RFK School Breaks Ground
Monday, November 20, 2006, by jwilliams
We watched it fall to the wrecking ball and now we get to witness the resurrection of life at the Ambassador Hotel site. Today marks the groundbreaking of LAUSDs latest school to warm our hearts. Say hello to Central Los Angeles Learning Center #1, err, uh, or maybe the Ambassador Learning Complex. Wait, strike that. Let's try the RFK School of Non-Overcrowded Children. We like that. The remaining pieces of the hotel, including the Cocoanut Grove nightclub and the Paul Williams designed coffee shop will be incorporated into the school complex as an auditorium and cafeteria, respectively. As ABC7 reports, the $270 million learning complex will support kindergarten through grade 12, relieving overcrowding at surrounding schools. The first scheduled class will be held in Fall 2009.
· New School to Break Ground at Former Ambassador Hotel [ABC7]
· Ambassador Hotel Project Status [LAUSD]

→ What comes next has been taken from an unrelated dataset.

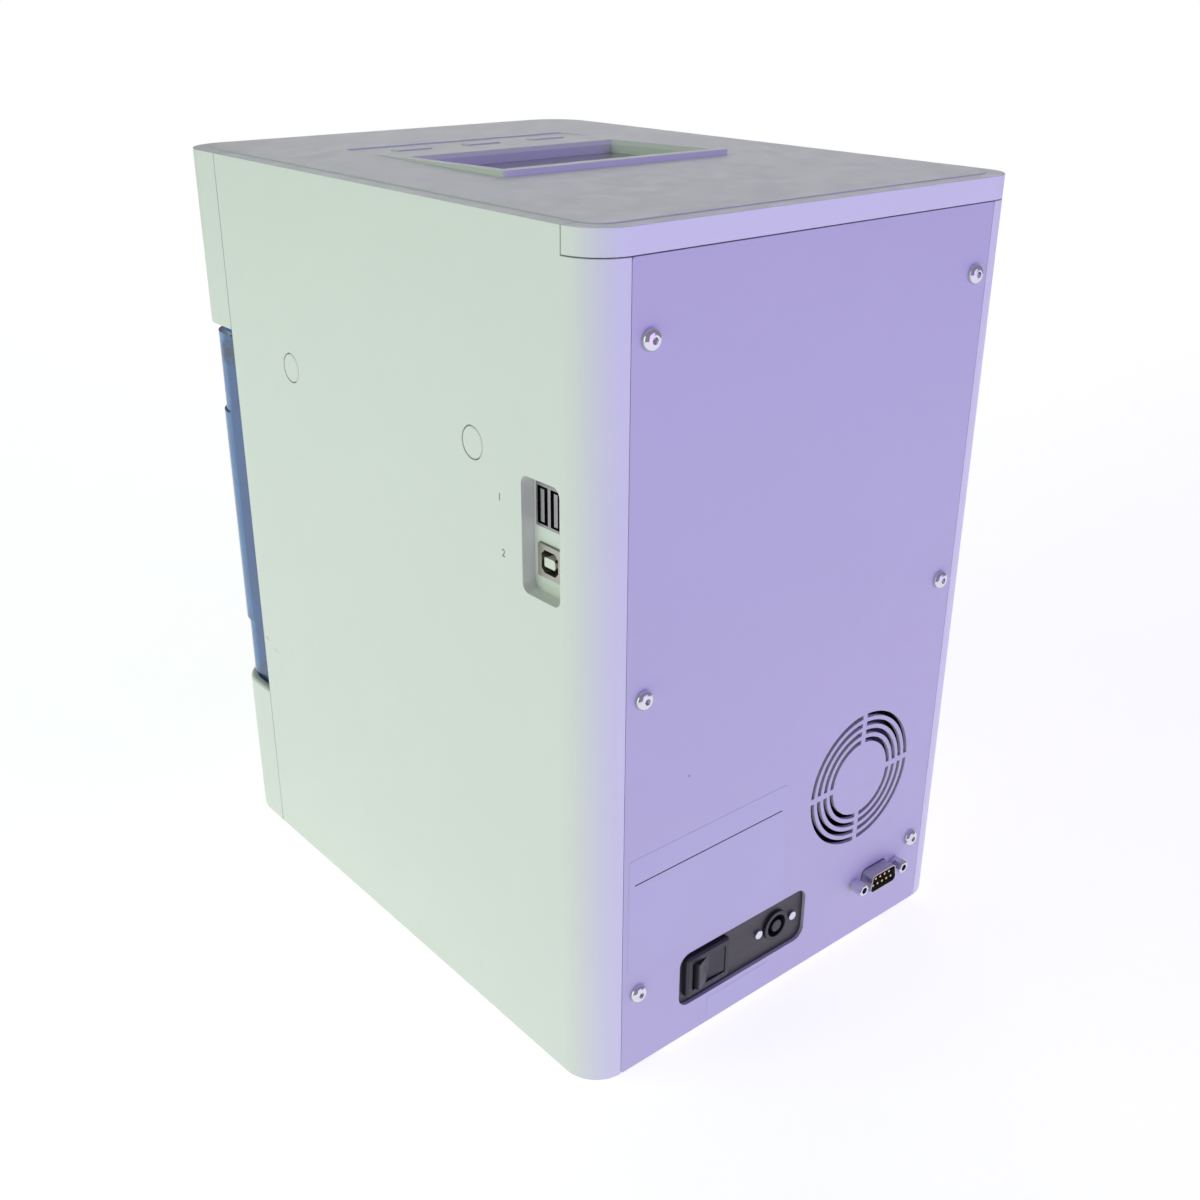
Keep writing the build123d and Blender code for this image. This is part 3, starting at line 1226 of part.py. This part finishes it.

It was a nice day for a ceremony. But the reality is that they're still a long way from starting real construction. There's still a forty-foot-tall pile of dirt that they need to haul away before they can do much of anything.
Also: the latest word from LAUSD is that they now plan to tear down the old Coconut Grove too. Originally, they had promised to remodel the Grove and turn it into the new auditorium for the school. But now they're saying the Grove's structure is too decayed to salvage.
Its really sad to see whats going on there, but the fact is that the area changed, the people in that neighborhood need schools, we won't ever see the limos driving down Wilshire and dropping off people in tuxes and furs, just not going to ever happen again. If it means leveling the whole site than thats what has to happen. Schools are whats needed there and not any of the former buildings.
we won't ever see the limos driving down Wilshire and dropping off people in tuxes and furs, just not going to ever happen again
Actually, we see that now, but they're all Korean (and they don't wear tuxes and furs). Wilshire Center is as important to the city's nightlife now as it was 70 years ago.
Thanks Pete. I personally will not drive down Wilshire Boulevard past the Ambassador. Too painful. The joke is that rapid gentrification is changing the needs of LAUSD and by the time this school is built, it won't be needed without the closure of other, older schools. I read about it in the LA Times, but my wife heard a first hand account of this: a friend from her book club works at Vine Street elementary, where she said they have let two teachers go due to declining enrollment. (As any parent can tell you, to let two teachers go means you have at least 40 less kids.)
Sad to see an icon go. But after they tore down the Brown Derby to build the Pink Mini Mall, what else would you expect? I was in the Ambassador about 4 years ago, shooting a music video, and I was a little fearful of getting beaned by falling ceiling plaster. It was in pretty bad shape and I can understand why it needed to be demolished. It would be great to save some parts of it, but maybe a school is a better use for the parcel.
I would rather have too much school capacity, because that means additional room for population growth. Of course, the population growth needs to happen here on the Westside where the jobs are, not in Koreatown, but maybe the Wilshire subway will be done by the time that's an issue.
Pete: Would rather have the Ambassador than a school ON THAT SITE any day. LAUSD recently abandoned a site a mile away, when they could have built there instead of tearing down the Ambassador (But hey, since they now abandoned the other site, we are getting a Lowe's in my neighborhood; Big Box retail is so much better than preserving the Ambassador.) If you really think this fight was simply about school capacity, you are naive.